Provided data
◆ ◆ ◆ ◆ ◆

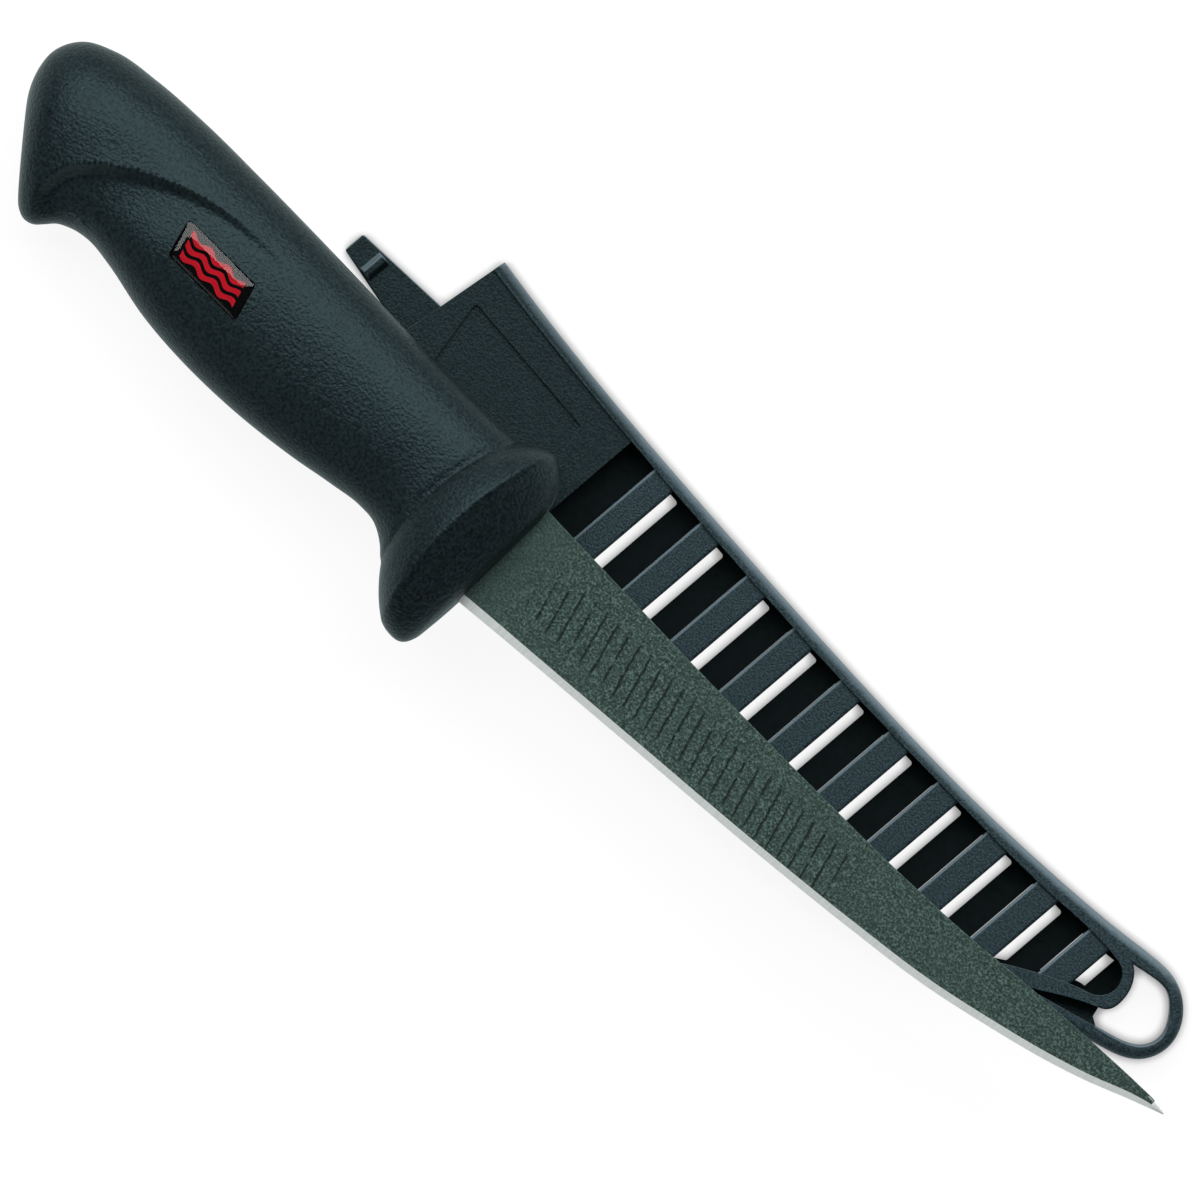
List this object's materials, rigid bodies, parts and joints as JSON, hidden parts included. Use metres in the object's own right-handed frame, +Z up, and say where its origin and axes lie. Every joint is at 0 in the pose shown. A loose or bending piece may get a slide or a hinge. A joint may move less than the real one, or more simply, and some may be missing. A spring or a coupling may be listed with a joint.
{
  "type": "fillet knife with sheath",
  "caption": "Fillet knife with a coated narrow blade and a moulded grip with guard, lying across its slatted plastic sheath with end loop and catch tongue.",
  "frame": {"origin": "centre of the footprint of knife and sheath together, on the floor they lie on", "axes": "+X along the knife from pommel to tip, +Y across the floor from the blade's edge towards its spine, +Z up"},
  "size_m": [0.3178, 0.0716, 0.0422],
  "materials": {
    "blade": "speckled grey-green non-stick coating on stainless steel, bright ground edge",
    "core": "hard moulded plastic, hidden by the grip",
    "grip": "black soft rubber with a fine even grain",
    "badge_plate": "gloss black plate with a plain red wave motif",
    "badge_dome": "clear domed resin",
    "sheath": "black moulded plastic with a coarse leather-like grain"
  },
  "bodies": {
    "sheath": {"sheath_body": "sheath"},
    "catch": {"sheath_catch": "sheath"},
    "knife": {"blade": "blade", "handle_core": "core", "soft_grip": "grip", "badge_plate": "badge_plate", "badge_dome": "badge_dome"}
  },
  "joints": [
    {"name": "knife_lift", "type": "slide", "parent": "sheath", "child": "knife", "axis": [0, 0, 1], "range_m": [0, 0.12]},
    {"name": "catch_flex", "type": "hinge", "parent": "sheath", "child": "catch", "pos_m": [-0.02543, 0.01167, 0.0008], "axis": [-0.0785, -0.9969, 0], "range_deg": [0, 14], "stiffness_Nm_per_rad": 0.25}
  ]
}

◆ ◆ ◆ ◆ ◆

What you need to do
Quote each line of the data above exactly as written.

Exercise answer
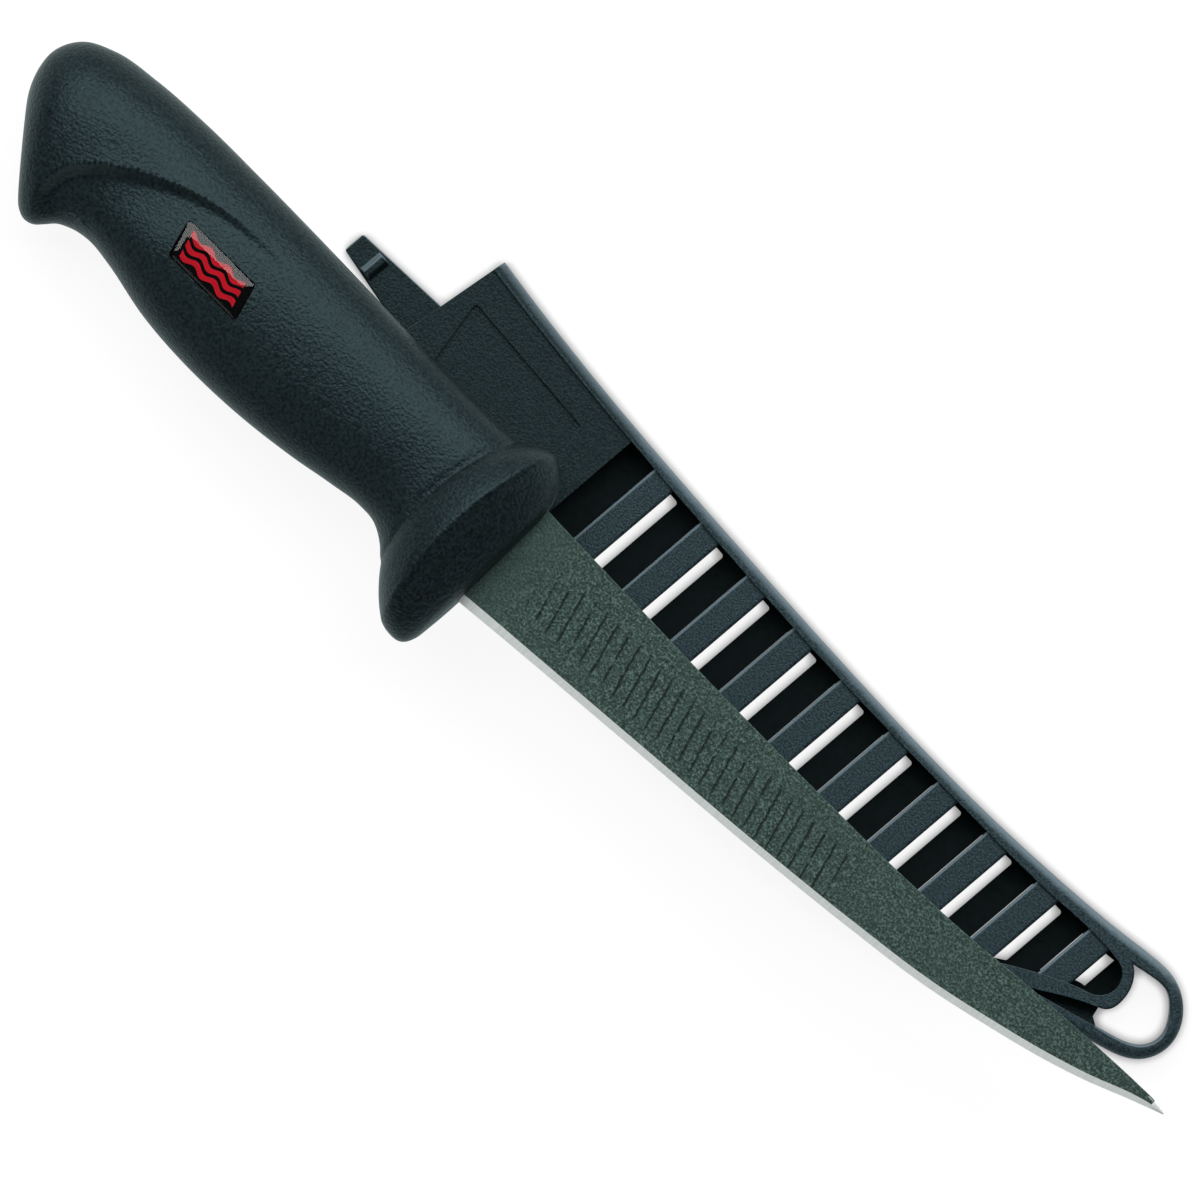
List this object's materials, rigid bodies, parts and joints as JSON, hidden parts included. Use metres in the object's own right-handed frame, +Z up, and say where its origin and axes lie. Every joint is at 0 in the pose shown. A loose or bending piece may get a slide or a hinge. A joint may move less than the real one, or more simply, and some may be missing. A spring or a coupling may be listed with a joint.
{
  "type": "fillet knife with sheath",
  "caption": "Fillet knife with a coated narrow blade and a moulded grip with guard, lying across its slatted plastic sheath with end loop and catch tongue.",
  "frame": {"origin": "centre of the footprint of knife and sheath together, on the floor they lie on", "axes": "+X along the knife from pommel to tip, +Y across the floor from the blade's edge towards its spine, +Z up"},
  "size_m": [0.3178, 0.0716, 0.0422],
  "materials": {
    "blade": "speckled grey-green non-stick coating on stainless steel, bright ground edge",
    "core": "hard moulded plastic, hidden by the grip",
    "grip": "black soft rubber with a fine even grain",
    "badge_plate": "gloss black plate with a plain red wave motif",
    "badge_dome": "clear domed resin",
    "sheath": "black moulded plastic with a coarse leather-like grain"
  },
  "bodies": {
    "sheath": {"sheath_body": "sheath"},
    "catch": {"sheath_catch": "sheath"},
    "knife": {"blade": "blade", "handle_core": "core", "soft_grip": "grip", "badge_plate": "badge_plate", "badge_dome": "badge_dome"}
  },
  "joints": [
    {"name": "knife_lift", "type": "slide", "parent": "sheath", "child": "knife", "axis": [0, 0, 1], "range_m": [0, 0.12]},
    {"name": "catch_flex", "type": "hinge", "parent": "sheath", "child": "catch", "pos_m": [-0.02543, 0.01167, 0.0008], "axis": [-0.0785, -0.9969, 0], "range_deg": [0, 14], "stiffness_Nm_per_rad": 0.25}
  ]
}